But you don’t hear many Americans expressing that analysis. There may be some who do, such as the eminent Professor Richard Wolff with his clear, hard-hitting analysis of capitalism, but those voices never get near the mainstream media to articulate their view to a wider audience.

Instead what we tend to hear is a cacophony of baseless conspiracy theories that distract from a core understanding of America’s dysfunction. The upshot is that US society becomes ever-more beleaguered and battered because the core problem of capitalist breakdown is never addressed, understood and resolved.

Both Republican President Donald Trump and his Democrat opponents are equally adept at pushing the conspiracy nonsense. This week provided a parallel comparison.

Here’s two headlines from Associated Press online news briefing. First we read: “Trump again touts disproven drug as Covid-19 treatment”. Then secondly on the same page we read: “Russia behind spread of virus disinformation, say US officials”.

Trump and his supporters ran into trouble with social media platforms – quite rightly too – because they were deemed to be promoting quack conspiracies about the corona pandemic. One of those theories is that a malaria drug is being denied as a cure (which it isn’t) by Trump’s own government health experts. The theory goes that this is all part of an effort by Democrats and Democrat sympathizers to undermine Trump’s re-election chances. The ensuing social media bans are then cited as “Big Tech” censoring Trump and Conservatives.

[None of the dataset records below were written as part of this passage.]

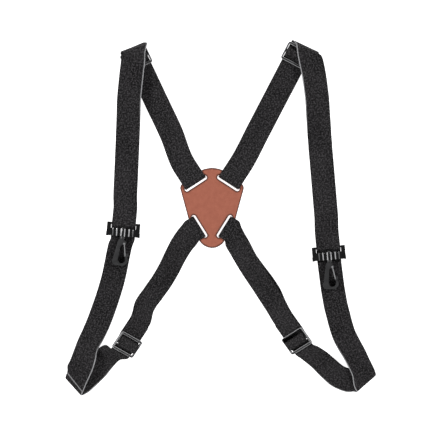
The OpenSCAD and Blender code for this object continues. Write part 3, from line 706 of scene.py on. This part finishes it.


# ---------------------------------------------------------------- the clips and their hooks
# Each clip is a moulded acetal frame with two ears, a carrying bar and a ribbed swivel
# housing. The hook's stem turns in the housing, and a thin leaf gate closes its ring.

# Moulded acetal: a deep glossy black from a polished mould, with pale painted highlights on its housing's
# ribs and faint ones on its other edges
acetal = moulded("moulded_black_acetal", "#0B0B0C", "#141415", "#E0E0E2", 0.85, 0.2, 0.28, 0.00002)


def paint_rib_highlights(piece, f):
    """Marks painted highlight lines on a clip's housing in the attribute "rounded": the crests of the
    two ribs 6.4 mm out, fainter those 10.4 mm out, and the barrel's two flanks 1.9 mm out."""
    mesh = piece.data
    spots = np.empty(len(mesh.vertices) * 3, np.float32)
    mesh.vertices.foreach_get("co", spots)
    spots = spots.reshape(-1, 3) - laid_out - np.array([f[0], f[1], 0])
    a = math.radians(f[2])
    across = np.abs(spots[:, 0] * math.sin(a) - spots[:, 1] * math.cos(a))
    along = spots[:, 0] * math.cos(a) + spots[:, 1] * math.sin(a)
    crest = np.zeros(len(across))
    for out, half, strength in ((1.9, 0.5, 0.9), (6.4, 0.5, 0.75), (10.4, 0.5, 0.2)):
        crest = np.maximum(crest, strength * np.clip(1.4 - np.abs(across * 1000 - out) / half, 0, 1))
    crest *= (spots[:, 2] > 0.0053) & (along < 0.0012)
    old = np.empty(len(mesh.vertices), np.float32)
    mesh.attributes["rounded"].data.foreach_get("value", old)
    mesh.attributes["rounded"].data.foreach_set("value", np.maximum(old * 0.12, crest).astype(np.float32))


for side in "lr":
    clip_frame = softened("clip_frame_" + side, "acetal_clip_frame_" + side, 0.0004, 3, acetal, clamp=True)
    paint_rib_highlights(clip_frame, {"l": clip_l, "r": clip_r}[side])
    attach(clip_frame, "clip_" + side)
    hook = softened("hook_" + side, "nylon_hook_" + side, 0.0005, 4, nylon, clamp=True)
    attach(hook, "hook_" + side)
    gate = softened("gate_" + side, "nylon_gate_" + side, 0.0002, 3, nylon)
    # A painted highlight makes the thin leaf pale over its whole face
    leaf = np.full(len(gate.data.vertices), 0.8, np.float32)
    gate.data.attributes["rounded"].data.foreach_set("value", leaf)
    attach(gate, "gate_" + side)
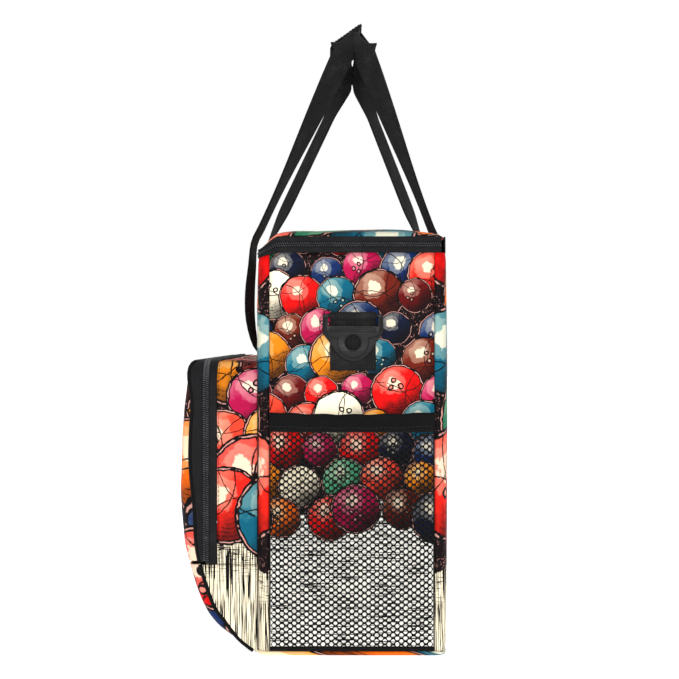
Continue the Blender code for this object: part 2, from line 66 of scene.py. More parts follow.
# Main sizes, most of them read from the imported model
FRONT_LOW, FRONT_HIGH, _ = size_of("front_panel")
END_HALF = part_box("end_panel_near")[1].x
HALF_DEPTH = -FRONT_LOW.x
HALF_LENGTH = FRONT_HIGH.y
CORNER = 8 * MM
WRAP_END = -FRONT_HIGH.x  # where the corner wraps end, and the end panels begin
SHELL_LOW, SHELL_HIGH = FRONT_LOW.z, FRONT_HIGH.z
BAND_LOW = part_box("rim_tape")[0].z
BAND_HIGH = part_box("lid_tape")[1].z
BAND_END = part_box("rim_tape")[1].x
POCKET_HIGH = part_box("pocket_gusset_upper")[1]
POCKET_HALF = POCKET_HIGH.y
POCKET_TOP = POCKET_HIGH.z
POCKET_CORNER = 20 * MM
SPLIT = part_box("pocket_tape_outer")[0].z
NET_LOW, NET_HIGH, _ = size_of("mesh_pocket_near")
STRAP_WIDE = 25 * MM
PRINT_THICK = 0.0014
COIL_PITCH = 0.0018
COIL_MARGIN = 0.001  # bare tape at the end of a row of teeth


def linear(red, green, blue):
    """An 8-bit screen colour as the linear one that shaders take."""
    return tuple((c / 255 / 12.92) if c <= 10 else ((c / 255 + 0.055) / 1.055) ** 2.4
                 for c in (red, green, blue))


RED, CORAL, SALMON = linear(222, 38, 36), linear(226, 84, 66), linear(228, 120, 98)
MAROON, BROWN = linear(140, 34, 40), linear(150, 78, 56)
ORANGE, AMBER, YELLOW = linear(232, 150, 40), linear(226, 168, 62), linear(228, 190, 90)
MINT, GREEN, TEAL = linear(128, 190, 162), linear(84, 158, 132), linear(30, 140, 158)
BLUE, NAVY = linear(58, 92, 138), linear(52, 66, 98)
MAGENTA, PURPLE = linear(196, 50, 122), linear(98, 46, 92)
FLOOR = (0.98, 0.97, 0.93)
CREAM, PINK, INK = linear(240, 234, 218), linear(232, 196, 188), linear(36, 26, 34)
GROUND, GROUND_LIGHT = linear(46, 30, 40), linear(96, 58, 66)


# ---------------------------------------------------------------- node helpers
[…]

Hold on a minute. The coronavirus pandemic is real and is gutting America with devastating casualties. Anyone promoting quack remedies and thereby undermining public health efforts is reprehensible and deserves to be curbed – regardless of “free speech rights”. The fact that such dangerous disinformation is coming from the nation’s supposed leader is doubly reprehensible.

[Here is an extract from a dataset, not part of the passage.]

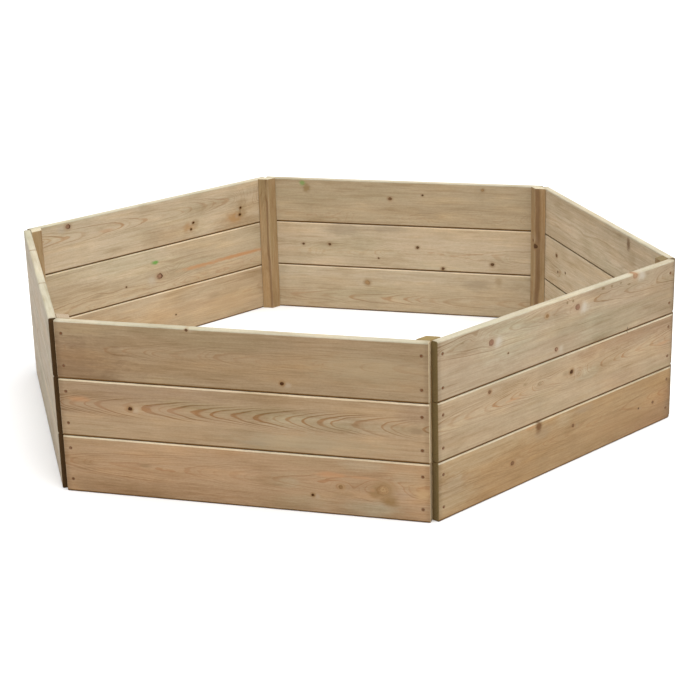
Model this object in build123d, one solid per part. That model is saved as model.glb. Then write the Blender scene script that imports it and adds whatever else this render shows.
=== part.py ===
from build123d import *
import math
import os

# A six-sided timber sandbox frame, open at the top and the bottom. Each side is a stack of
# planed boards. At every corner the boards are nailed to a post inside the frame. Units are
# mm, +Z is up, and the origin is the middle of the frame at ground level. +X runs along the
# front side.

# Driving dimensions.
BOARD_LENGTH = 900.0  # one side of the frame, from corner to corner on the inner faces
BOARD_WIDTH = 144.0  # the height of one board on its edge
BOARD_THICKNESS = 20.0
BOARD_ARRIS_RADIUS = 4.0  # rounding of a board's four long edges
POST_THICKNESS = 30.0  # from a face on the boards to the free face opposite
POST_ARRIS_RADIUS = 1.5  # rounding of a post's free vertical edges
NAIL_EDGE_DISTANCE = 32.0  # from a board's top or bottom edge to the nearer nail
NAIL_LENGTH = 40.0
NAIL_SHANK_RADIUS = 1.5
NAIL_HEAD_RADIUS = 3.2
NAIL_HEAD_THICKNESS = 1.2
NAIL_TIP_LENGTH = 4.0
NAIL_TIP_RADIUS = 0.3
NAIL_SINK = 0.6  # how far a head lies below the board's face
NAIL_CLEARANCE = 0.05  # radial gap between a nail and its hole
CUT_OVERSHOOT = 1.0  # how far a hole's cutter starts outside the wood

SIDE_NAMES = ["front", "front_right", "back_right", "back", "back_left", "front_left"]
CORNER_NAMES = ["front_right", "right", "back_right", "back_left", "left", "front_left"]
LAYER_NAMES = ["bottom", "middle", "top"]

# Sizes that follow from the driving dimensions.
SIDE_COUNT = len(SIDE_NAMES)
TURN = 360.0 / SIDE_COUNT
APOTHEM = BOARD_LENGTH / 2 / math.tan(math.pi / SIDE_COUNT)  # middle of the frame to an inner face
FRAME_HEIGHT = BOARD_WIDTH * len(LAYER_NAMES)
POST_SIDE = POST_THICKNESS / math.sin(math.radians(TURN))  # along each board it lies on
NAIL_END_DISTANCE = POST_SIDE / 2  # over the middle of the post's face
OUTER_FACE_Y = -APOTHEM - BOARD_THICKNESS  # the outer face of the front side
HEAD_BED_DEPTH = NAIL_SINK + NAIL_HEAD_THICKNESS


def on_side(shape, side):
    """Turns a shape made for the front side, or for its right corner, to another side."""
    return Rot(0, 0, TURN * side) * shape


def bar_along_normal(x, z, near_depth, far_depth, near_radius, far_radius):
    """A round bar through the front side, from one depth behind the outer face to another."""
    length = far_depth - near_depth
    middle = OUTER_FACE_Y + (near_depth + far_depth) / 2
    # Turning by -90 degrees about X points the bar's own +Z into the frame.
    place = Pos(x, middle, z) * Rot(-90, 0, 0)
    if near_radius == far_radius:
        return place * Cylinder(near_radius, length)
    return place * Cone(near_radius, far_radius, length)


def nail_heights(layer):
    """The heights of the two nails at each end of a layer's board."""
    low = BOARD_WIDTH * layer
    return [low + NAIL_EDGE_DISTANCE, low + BOARD_WIDTH - NAIL_EDGE_DISTANCE]


def nail_spots(layer):
    """The x and z of the four nails of a board in the front side."""
    reach = BOARD_LENGTH / 2 - NAIL_END_DISTANCE
    return [(x, z) for x in (-reach, reach) for z in nail_heights(layer)]


def nail(x, z):
    """One nail, with a flat head and a tapered tip, driven square to the front side."""
    shoulder = HEAD_BED_DEPTH
    tip_start = NAIL_SINK + NAIL_LENGTH - NAIL_TIP_LENGTH
    tip_end = NAIL_SINK + NAIL_LENGTH
    head = bar_along_normal(x, z, NAIL_SINK, shoulder, NAIL_HEAD_RADIUS, NAIL_HEAD_RADIUS)
    shank = bar_along_normal(x, z, shoulder, tip_start, NAIL_SHANK_RADIUS, NAIL_SHANK_RADIUS)
    tip = bar_along_normal(x, z, tip_start, tip_end, NAIL_SHANK_RADIUS, NAIL_TIP_RADIUS)
    return head + shank + tip


def nail_hole(x, z):
    """The room one nail takes up: a flat bed for the head, and a bore for the shank."""
    shank_radius = NAIL_SHANK_RADIUS + NAIL_CLEARANCE
    head_radius = NAIL_HEAD_RADIUS + NAIL_CLEARANCE
    bore_end = NAIL_SINK + NAIL_LENGTH + NAIL_CLEARANCE
    bed = bar_along_normal(x, z, -CUT_OVERSHOOT, HEAD_BED_DEPTH, head_radius, head_radius)
    bore = bar_along_normal(x, z, 0.0, bore_end, shank_radius, shank_radius)
    return bed + bore


def board(layer):
    """One board of the front side, square at its ends, with rounded long edges and nail holes."""
    middle_y = OUTER_FACE_Y + BOARD_THICKNESS / 2
    middle_z = BOARD_WIDTH * (layer + 0.5)
    blank = Pos(0, middle_y, middle_z) * Box(BOARD_LENGTH, BOARD_THICKNESS, BOARD_WIDTH)
    long_edges = blank.edges().filter_by(Axis.X)
    planed = fillet(long_edges, BOARD_ARRIS_RADIUS)
    for x, z in nail_spots(layer):
        planed -= nail_hole(x, z)
    return planed


def post_holes():
    """The nail holes in the post at the front side's right corner, from both sides it holds."""
    reach = BOARD_LENGTH / 2 - NAIL_END_DISTANCE
    holes = []
    for layer in range(len(LAYER_NAMES)):
        for z in nail_heights(layer):
            holes.append(nail_hole(reach, z))
            holes.append(on_side(nail_hole(-reach, z), 1))
    return holes


def post():
    """The post at the front side's right corner.

    Its section is a rhombus: two faces lie on the boards of the two sides that meet there,
    and the free faces are parallel to them.
    """
    corner = Vector(BOARD_LENGTH / 2, -APOTHEM)
    along_front = Vector(-POST_SIDE, 0)
    along_next = Vector(POST_SIDE, 0).rotate(Axis.Z, TURN)
    outline = Polyline(
        corner,
        corner + along_front,
        corner + along_front + along_next,
        corner + along_next,
        close=True,
    )
    blank = extrude(make_face(outline), amount=FRAME_HEIGHT)
    upright_edges = blank.edges().filter_by(Axis.Z).sort_by_distance(corner)
    free_edges = upright_edges[1:]  # all but the edge buried in the corner
    shaped = fillet(free_edges, POST_ARRIS_RADIUS)
    for hole in post_holes():
        shaped -= hole
    return shaped


def write(shape, name):
    """Writes one sub-part under its node name."""
    export_step(shape, f"parts/{name}.step")


os.makedirs("parts", exist_ok=True)

front_boards = [board(layer) for layer in range(len(LAYER_NAMES))]
front_nails = [[nail(x, z) for x, z in nail_spots(layer)] for layer in range(len(LAYER_NAMES))]
for side, side_name in enumerate(SIDE_NAMES):
    for layer, layer_name in enumerate(LAYER_NAMES):
        node = f"{side_name}_{layer_name}"
        write(on_side(front_boards[layer], side), f"{node}_board")
        group = Compound(children=[on_side(one, side) for one in front_nails[layer]])
        write(group, f"{node}_nails")

corner_post = post()
for corner, corner_name in enumerate(CORNER_NAMES):
    write(on_side(corner_post, corner), f"post_{corner_name}")
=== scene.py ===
import math

import bmesh
import bpy
import numpy as np
from mathutils import Matrix, Vector


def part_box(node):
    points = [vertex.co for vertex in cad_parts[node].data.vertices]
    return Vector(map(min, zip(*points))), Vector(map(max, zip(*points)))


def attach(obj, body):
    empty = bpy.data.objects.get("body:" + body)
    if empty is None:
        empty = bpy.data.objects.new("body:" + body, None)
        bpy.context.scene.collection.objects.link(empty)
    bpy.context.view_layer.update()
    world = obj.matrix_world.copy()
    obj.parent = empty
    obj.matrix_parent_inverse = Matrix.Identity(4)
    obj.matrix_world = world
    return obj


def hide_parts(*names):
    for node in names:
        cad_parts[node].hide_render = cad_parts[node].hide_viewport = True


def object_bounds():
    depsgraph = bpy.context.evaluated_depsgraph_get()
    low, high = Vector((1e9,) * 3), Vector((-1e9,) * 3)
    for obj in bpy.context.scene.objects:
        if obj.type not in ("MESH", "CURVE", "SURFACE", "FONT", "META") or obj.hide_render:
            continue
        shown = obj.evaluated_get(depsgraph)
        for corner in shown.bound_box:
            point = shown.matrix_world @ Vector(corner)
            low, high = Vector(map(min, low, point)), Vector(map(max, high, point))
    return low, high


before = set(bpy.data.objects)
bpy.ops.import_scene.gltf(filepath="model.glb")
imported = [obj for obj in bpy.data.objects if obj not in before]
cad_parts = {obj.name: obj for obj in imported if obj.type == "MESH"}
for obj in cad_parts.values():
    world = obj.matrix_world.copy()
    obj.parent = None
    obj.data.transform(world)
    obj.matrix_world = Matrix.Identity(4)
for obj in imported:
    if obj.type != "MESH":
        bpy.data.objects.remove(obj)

# A six-sided timber sandbox frame: 18 planed boards, 6 corner posts and 72 nails. Every piece
# is built here as its own mesh, in metres, in the place of its CAD node.

CAD_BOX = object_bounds()

# -------- names and sizes
SIDES = ["front", "front_right", "back_right", "back", "back_left", "front_left"]
CORNERS = ["front_right", "right", "back_right", "back_left", "left", "front_left"]
LAYERS = ["bottom", "middle", "top"]
TURN = math.radians(360 / len(SIDES))

front_low, front_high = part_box("front_bottom_board")
BOARD_LENGTH = front_high.x - front_low.x
BOARD_THICKNESS = front_high.y - front_low.y
BOARD_WIDTH = front_high.z - front_low.z
OUTER_Y = front_low.y  # the front side's outer face
INNER_Y = front_high.y
FRAME_HEIGHT = CAD_BOX[1].z

MM = 0.001
BOARD_ARRIS_RADIUS = 4 * MM
BOARD_GAP = 0.5 * MM  # between one board and the next
BURIED_ARRIS_RADIUS = 0.4 * MM  # the post's edge in the corner behind the boards
POST_ARRIS_RADIUS = 1.5 * MM
BURIED_DEPTH = 8 * MM  # how far from that corner a post has no knocks
NAIL_HEAD_RADIUS = 3.2 * MM
NAIL_SINK = 0.6 * MM
NAIL_STEPS = 20  # round a nail
NAIL_LEAN = 0.02  # the most that a nail leans, per unit of length
NAIL_HEAD_DEPTH = 1.5 * MM
NAIL_HEAD_DENTS = 0.04  # as a share of its radius
# Radius and depth in mm of a nail's head, neck, shank and tip, from the middle of its head.
NAIL_PROFILE = [(0.0, 0.0), (1.3, 0.0), (2.5, 0.05), (2.95, 0.18), (3.18, 0.42), (3.18, 0.85),
                (2.9, 1.15), (1.9, 1.45), (1.5, 2.2), (1.5, 36.0), (0.9, 38.4), (0.0, 40.0)]
NAIL_BED_DEPTH = 1.3 * MM
NAIL_BED_RADIUS = NAIL_HEAD_RADIUS + 0.2 * MM
CRATER_DEPTH = 1.0 * MM
CRATER_WIDTH = 3.2 * MM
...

Not only is the result of this disinformation more chaos, it also breeds division, confusion and hatred. If Trump’s supporters and their ilk think they are being “persecuted” and “oppressed” then civil strife is the potential outcome.

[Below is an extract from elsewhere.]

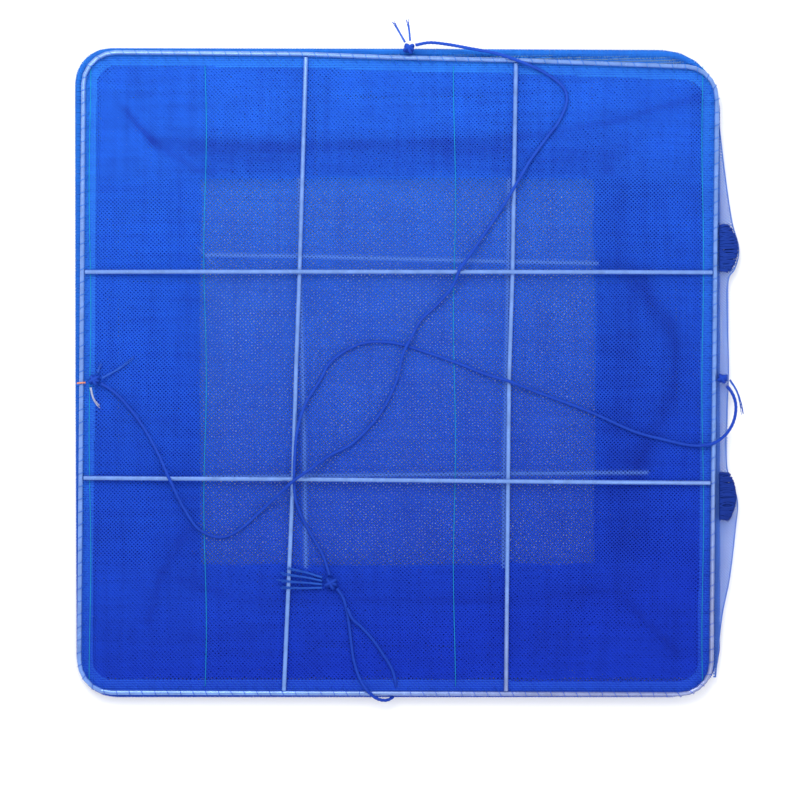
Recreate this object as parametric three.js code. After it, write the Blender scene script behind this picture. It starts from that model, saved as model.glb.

Trump’s political opponents in the Democrat party and much of their media supporters, including the New York Times, CNN, Washington Post, among others, are apt to denigrate the president for his indulgence in pandemic disinformation. But what about their own insane indulgences.

Trump’s opponents and their sympathetic media are promoting once again the notion that Russia is spreading false information. Previously it was Russia allegedly running influence campaigns to sway elections; this week, the alleged Kremlin-sponsored operation supposedly focused on distorting reports about coronavirus. The New York Times and AP quote anonymous US officials claiming to have identified websites linked to Russian military intelligence. One of the websites named, OneWorld.press, strenuously rejected the accusations. It says it is merely providing a forum for informed debate.

It certainly seems like a non-story bereft of any evidence, but amplified out of all proportion by US media. And often by the same media which disparage Trump for engaging in conspiracy theories.

Just like the so-called “Russiagate” nonsense that these media pushed about Russia allegedly hacking into the Democrat party and colluding with Trump to get him elected in 2016, the latest anti-Russian smear as well as the recent “bounty-hunter” story in Afghanistan, is all a red-herring (excuse the unintended pun). Such stories only confuse American society, undermine US-Russia relations, and fire up Trump’s base with more persecution complex (some of that partly correct).

The point is that conspiracy theory nonsense is traded by so-called left and right in the US which only ends up embittering and fragmenting that society even further. It is futile and ultimately nihilistic. And it is all “made in America”. There’s no need for any foreign input to America’s rampant chaos and division.